Besides the military there were organized civilian defenses 28 million strong armed with outdated weapons and bamboo spears.

And if combat alone would not have been bad enough, one little-known factor that is never discussed is the fact that the worst typhoon in US Naval history swept the proposed armada assembly area off Okinawa on October 9, 1945. 403 ships were either sunk, destroyed beyond repair or scrapped. That was the geatest loss of Navy ship in history. Countless aircraft were ripped to pieces in the 150 MPH winds along with hangars, other buildings and tents housing 150,000 troops. Harbor facilities were ruined, power was out and supplies blown away. Of course there were relatively few ships, personnel and equipment without the invasion on.

Had Typhoon Louise set upon the 22 divisions of more than half a million invasion-ready personnel along with some estimated 5,000 ships and 4,000 aircraft, the devastation would certainly been worse and would have no doubt delayed the November 1st date to invade Kyushu. It possibly would have been pushed back at least to the March 1946.

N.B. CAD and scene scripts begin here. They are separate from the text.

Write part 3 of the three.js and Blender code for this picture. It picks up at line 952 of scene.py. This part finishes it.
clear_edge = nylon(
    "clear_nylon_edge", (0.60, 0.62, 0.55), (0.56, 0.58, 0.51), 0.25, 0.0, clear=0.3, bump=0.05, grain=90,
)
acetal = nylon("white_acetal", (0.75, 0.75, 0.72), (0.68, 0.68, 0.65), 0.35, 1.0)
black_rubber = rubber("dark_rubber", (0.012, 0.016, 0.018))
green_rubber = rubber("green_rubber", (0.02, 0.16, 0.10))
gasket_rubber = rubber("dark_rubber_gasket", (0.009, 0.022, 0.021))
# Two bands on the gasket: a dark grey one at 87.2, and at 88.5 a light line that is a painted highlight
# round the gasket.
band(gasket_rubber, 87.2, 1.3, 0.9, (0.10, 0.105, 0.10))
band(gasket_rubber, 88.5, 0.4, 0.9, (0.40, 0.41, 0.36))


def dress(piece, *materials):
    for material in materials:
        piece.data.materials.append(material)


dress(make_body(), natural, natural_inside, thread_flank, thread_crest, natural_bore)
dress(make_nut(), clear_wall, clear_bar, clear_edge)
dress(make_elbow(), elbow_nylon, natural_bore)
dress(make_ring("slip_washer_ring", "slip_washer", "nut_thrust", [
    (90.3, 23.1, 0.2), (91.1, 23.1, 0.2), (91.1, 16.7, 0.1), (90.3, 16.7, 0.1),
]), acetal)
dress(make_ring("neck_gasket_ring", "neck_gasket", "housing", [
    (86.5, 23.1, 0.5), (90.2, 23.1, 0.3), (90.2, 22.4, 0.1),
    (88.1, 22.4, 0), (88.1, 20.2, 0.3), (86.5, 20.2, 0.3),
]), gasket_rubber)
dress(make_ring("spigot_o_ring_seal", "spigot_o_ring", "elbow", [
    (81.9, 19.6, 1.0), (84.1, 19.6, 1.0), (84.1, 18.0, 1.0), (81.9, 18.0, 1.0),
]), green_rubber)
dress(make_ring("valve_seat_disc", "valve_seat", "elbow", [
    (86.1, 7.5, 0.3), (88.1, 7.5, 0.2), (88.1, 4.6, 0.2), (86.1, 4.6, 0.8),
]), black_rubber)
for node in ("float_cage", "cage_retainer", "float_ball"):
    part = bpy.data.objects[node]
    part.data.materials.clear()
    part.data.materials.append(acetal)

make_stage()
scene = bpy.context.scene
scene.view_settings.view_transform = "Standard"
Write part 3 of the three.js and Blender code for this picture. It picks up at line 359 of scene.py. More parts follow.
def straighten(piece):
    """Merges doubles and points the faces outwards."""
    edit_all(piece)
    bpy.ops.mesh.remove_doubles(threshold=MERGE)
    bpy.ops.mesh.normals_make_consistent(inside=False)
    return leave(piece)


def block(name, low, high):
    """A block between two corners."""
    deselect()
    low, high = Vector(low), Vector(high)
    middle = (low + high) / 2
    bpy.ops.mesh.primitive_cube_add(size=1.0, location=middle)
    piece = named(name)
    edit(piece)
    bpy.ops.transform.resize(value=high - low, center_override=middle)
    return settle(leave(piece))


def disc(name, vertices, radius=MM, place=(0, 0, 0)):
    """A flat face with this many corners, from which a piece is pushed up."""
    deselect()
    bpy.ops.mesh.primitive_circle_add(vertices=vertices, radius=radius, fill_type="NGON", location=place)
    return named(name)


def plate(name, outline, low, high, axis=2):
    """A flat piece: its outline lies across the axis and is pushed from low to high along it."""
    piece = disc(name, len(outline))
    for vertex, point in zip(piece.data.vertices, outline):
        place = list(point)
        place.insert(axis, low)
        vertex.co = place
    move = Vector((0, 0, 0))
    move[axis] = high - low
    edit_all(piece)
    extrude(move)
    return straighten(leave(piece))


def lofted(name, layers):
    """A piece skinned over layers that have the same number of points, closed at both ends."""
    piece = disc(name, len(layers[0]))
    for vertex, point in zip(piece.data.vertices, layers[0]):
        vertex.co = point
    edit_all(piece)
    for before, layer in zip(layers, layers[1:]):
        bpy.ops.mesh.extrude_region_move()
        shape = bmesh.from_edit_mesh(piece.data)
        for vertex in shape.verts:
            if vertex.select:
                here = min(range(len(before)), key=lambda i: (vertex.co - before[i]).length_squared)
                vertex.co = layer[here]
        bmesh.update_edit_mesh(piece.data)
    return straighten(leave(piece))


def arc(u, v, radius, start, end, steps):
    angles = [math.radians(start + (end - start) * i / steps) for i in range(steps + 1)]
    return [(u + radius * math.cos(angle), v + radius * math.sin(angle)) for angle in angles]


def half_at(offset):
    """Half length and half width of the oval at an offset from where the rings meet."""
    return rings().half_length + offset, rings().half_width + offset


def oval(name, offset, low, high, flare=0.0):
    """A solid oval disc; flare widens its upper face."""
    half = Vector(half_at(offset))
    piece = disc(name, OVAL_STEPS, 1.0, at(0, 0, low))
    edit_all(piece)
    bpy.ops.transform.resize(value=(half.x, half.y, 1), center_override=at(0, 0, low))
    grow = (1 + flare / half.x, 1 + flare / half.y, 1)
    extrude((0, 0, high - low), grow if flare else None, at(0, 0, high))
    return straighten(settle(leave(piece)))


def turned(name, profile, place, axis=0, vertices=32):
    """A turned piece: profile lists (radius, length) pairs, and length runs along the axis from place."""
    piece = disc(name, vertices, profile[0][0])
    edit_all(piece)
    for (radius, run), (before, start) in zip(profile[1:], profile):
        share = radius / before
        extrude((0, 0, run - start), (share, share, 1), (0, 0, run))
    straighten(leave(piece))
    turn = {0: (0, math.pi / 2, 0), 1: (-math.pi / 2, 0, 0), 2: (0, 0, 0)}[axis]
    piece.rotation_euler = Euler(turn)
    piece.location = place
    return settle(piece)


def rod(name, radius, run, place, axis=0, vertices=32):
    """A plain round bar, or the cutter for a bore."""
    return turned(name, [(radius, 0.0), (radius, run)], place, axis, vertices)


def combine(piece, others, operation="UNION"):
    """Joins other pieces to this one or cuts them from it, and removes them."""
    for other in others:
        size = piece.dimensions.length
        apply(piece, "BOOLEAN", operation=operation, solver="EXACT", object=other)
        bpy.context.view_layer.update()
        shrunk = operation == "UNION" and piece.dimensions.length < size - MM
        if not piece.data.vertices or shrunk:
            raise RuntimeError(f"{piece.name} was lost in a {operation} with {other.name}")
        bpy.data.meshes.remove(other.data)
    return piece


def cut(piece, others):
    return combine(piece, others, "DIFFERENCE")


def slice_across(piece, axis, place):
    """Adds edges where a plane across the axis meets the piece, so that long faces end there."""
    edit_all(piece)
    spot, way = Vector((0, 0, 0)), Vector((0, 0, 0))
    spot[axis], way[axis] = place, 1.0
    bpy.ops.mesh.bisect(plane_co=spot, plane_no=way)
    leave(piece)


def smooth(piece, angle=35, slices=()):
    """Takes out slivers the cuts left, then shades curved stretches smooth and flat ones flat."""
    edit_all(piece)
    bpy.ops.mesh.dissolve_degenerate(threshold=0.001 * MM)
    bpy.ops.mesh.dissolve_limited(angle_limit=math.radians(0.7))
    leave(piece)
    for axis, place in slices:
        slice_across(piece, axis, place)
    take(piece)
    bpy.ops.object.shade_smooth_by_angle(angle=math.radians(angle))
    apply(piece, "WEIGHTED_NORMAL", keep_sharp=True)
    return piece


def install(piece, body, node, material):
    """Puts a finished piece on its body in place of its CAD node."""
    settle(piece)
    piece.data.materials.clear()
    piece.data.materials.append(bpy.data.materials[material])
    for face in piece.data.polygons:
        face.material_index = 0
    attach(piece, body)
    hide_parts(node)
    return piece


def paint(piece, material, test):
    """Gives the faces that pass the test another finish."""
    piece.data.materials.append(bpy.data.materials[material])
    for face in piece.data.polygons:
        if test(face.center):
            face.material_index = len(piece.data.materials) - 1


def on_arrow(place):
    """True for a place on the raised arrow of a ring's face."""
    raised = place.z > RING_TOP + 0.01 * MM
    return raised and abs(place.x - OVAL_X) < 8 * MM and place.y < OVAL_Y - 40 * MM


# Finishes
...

By then they would have had many, many more little rocket powered kamikaze air craft easily and quicky built and additional kamikaze speed boats.

Had an invasion gone off it is estimated some 10 million Japanese would have perished with a few hundred thousand Americans. And 10-year mop up plans were being envisioned due to the fact that it would take that long to completely subdue all Japanese combatants once they melted into the mountains and such.

And if you like to denigrate your enemies and lessen their potency you need to know that the Japanes were actively working on an atomic bomb too. This is one of the best kept secrets of WW 2. Nope they weren't too stupid and, like the Germans could have deployed a radiation or "dirty" bomb anytime after 1943.

They only surrendered after the Emperor had a sudden change of heart and personally intervened to break a tie of the War Council of 3 to 3 AFTER both nukes were dropped.

And guess what we were fresh outta nukes. It took the entire strength of our nation to produce 3 at that time and it would be months before more could be produced.

I learned 2 lessons from this:

Never underestimate your enemies and don't attempt to revise history from a catbird perch decades later with modern and jaundiced points of views.
 
Ben said:
I mean, in being one of the ones who dropped the bomb, the crew of the Enola Gay probably saved a lot of lives on both sides of the war, but it not quite the act of heroism that has been awarded the CMH in the past.
Ben, I would respectfully argue that saving the lives of an entire nation, or what was left of one in Japan, should certainly qualify--as Mac once said: "The winner of the next [World] War will be a 2nd Lieutenant who pulls the string on an A-bomb--and he should be made a full General immediately. The winner of a war deserves four stars."
As I said, doing one's duty is heroism enough--the only prior test had been Trinity, they didn't know if was going to knock them from the skies (if they were much lower, that would have been a risk) or what was gonna happen.

Besides, Tibbets exploited a hole in Japanese defenses--they wouldn't send fighters up after single or small, say less than 5 or 10, groups of bombers, and each A-bomb strike was only a loose three-ship formation. One well ahead of the strike aircraft for weather recon, the other well behind for BDA.